Potaniała ponad połowa firm.Przyczyny słabości popytu trudno byłoby znaleźć we wczorajszych danych makro. Co prawda doniesienia z amerykańskiego rynku nieruchomości były poniżej oczekiwań (rozczarowała sprzedaż domów), ale informacje te pojawiły się dopiero o godz. 16, czyli w momencie, kiedy indeksy i tak były już od dłuższego czasu na minusach. Tymczasem opublikowane dużo wcześniej dane, takie jak indeks niemieckiego instytutu Ifo czy poziom inflacji w naszym kraju, były lepsze niż prognozy, co jednak nie zachęciło inwestorów do większych zakupów.
Taki bieg wydarzeń to rozczarowanie dla tych zwolenników analizy technicznej, którzy liczyli na powstanie odwróconej głowy z ramionami na wykresie WIG20 (oraz WIG). Poniedziałkowy wyskok notowań na otwarciu sesji zatrzymał się niemal idealnie na linii szyi tej formacji (biegnącej po lokalnych górkach z 12 maja i 31 maja), a później była już tylko stagnacja notowań. Wczoraj rano przez chwilę ponownie pojawiła się szansa na realizację tego optymistycznego scenariusza, ale zaraz potem kupujący znów dali za wygraną.
W tym kontekście można nakreślić możliwe scenariusze na najbliższą przyszłość. Jeśli mimo wszystko uda się w końcu zmobilizować siły kupujących i WIG20 przebije linię szyi, a jednocześnie lokalny szczyt z 14 czerwca (2403,9 pkt), będzie to sygnał trwalszej poprawy nastrojów. Przynajmniej teoretycznie potencjał wzrostowy wynikający z odwróconej głowy z ramionami powinien wystarczyć do zwyżki WIG20 do poziomu ok. 2550 pkt, a stąd już krótka droga do rekordu hossy (2604 pkt).
Na razie jednak nie można zakładać realizacji takiego optymistycznego scenariusza. Jeśli wczorajsza słabość popytu przerodzi się w choćby kilkudniową przecenę, to pojawi się wątpliwość, czy obiecująca formacja odwróconej RGR przypadkiem "się nie rozmyła" i nie należy do niej przywiązywać już wagi. Taką tezę potwierdziłoby zwłaszcza przebicie dołka z minionego tygodnia (2351 pkt).

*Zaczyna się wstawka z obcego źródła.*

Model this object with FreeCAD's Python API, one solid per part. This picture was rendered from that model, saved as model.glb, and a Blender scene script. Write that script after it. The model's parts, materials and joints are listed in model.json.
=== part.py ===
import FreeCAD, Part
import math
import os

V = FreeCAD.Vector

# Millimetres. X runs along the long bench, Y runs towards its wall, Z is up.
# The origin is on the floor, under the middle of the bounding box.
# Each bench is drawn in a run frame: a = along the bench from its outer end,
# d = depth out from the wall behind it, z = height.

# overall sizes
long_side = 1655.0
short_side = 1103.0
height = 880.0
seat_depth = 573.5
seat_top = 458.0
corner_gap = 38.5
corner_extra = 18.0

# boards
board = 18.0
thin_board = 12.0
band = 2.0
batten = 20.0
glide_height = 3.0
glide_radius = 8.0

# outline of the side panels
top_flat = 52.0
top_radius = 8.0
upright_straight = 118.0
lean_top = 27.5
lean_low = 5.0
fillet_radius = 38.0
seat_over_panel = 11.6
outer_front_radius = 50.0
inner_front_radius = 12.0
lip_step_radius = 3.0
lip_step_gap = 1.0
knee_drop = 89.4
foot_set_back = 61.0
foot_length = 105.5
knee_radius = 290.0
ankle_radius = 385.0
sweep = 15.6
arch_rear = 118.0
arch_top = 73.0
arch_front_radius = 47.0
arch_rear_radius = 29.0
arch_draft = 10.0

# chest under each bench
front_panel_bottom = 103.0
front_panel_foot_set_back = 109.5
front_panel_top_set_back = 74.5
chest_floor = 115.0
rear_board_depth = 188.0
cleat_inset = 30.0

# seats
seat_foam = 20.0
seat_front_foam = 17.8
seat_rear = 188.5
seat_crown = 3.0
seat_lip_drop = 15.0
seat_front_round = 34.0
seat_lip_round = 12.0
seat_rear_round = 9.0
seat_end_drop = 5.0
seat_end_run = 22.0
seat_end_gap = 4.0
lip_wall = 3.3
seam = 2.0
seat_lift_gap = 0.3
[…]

O tym, że optymistyczny wariant niekoniecznie jest tym najbardziej prawdopodobnym, świadczy sytuacja na wykresie kojarzonego z małymi spółkami indeksu sWIG80, który w przeszłości często dawał trafniejsze wskazówki niż WIG20. Chociaż wczoraj indeks spadł niewiele (0,35 proc.), to jednak znalazł się najniżej od prawie czterech tygodni, co gorsza, zbliżając się do dołka całej fali spadkowej rozpoczętej w połowie kwietnia. Do poziomu tego (11260 pkt) brakuje już tylko 1,1 proc.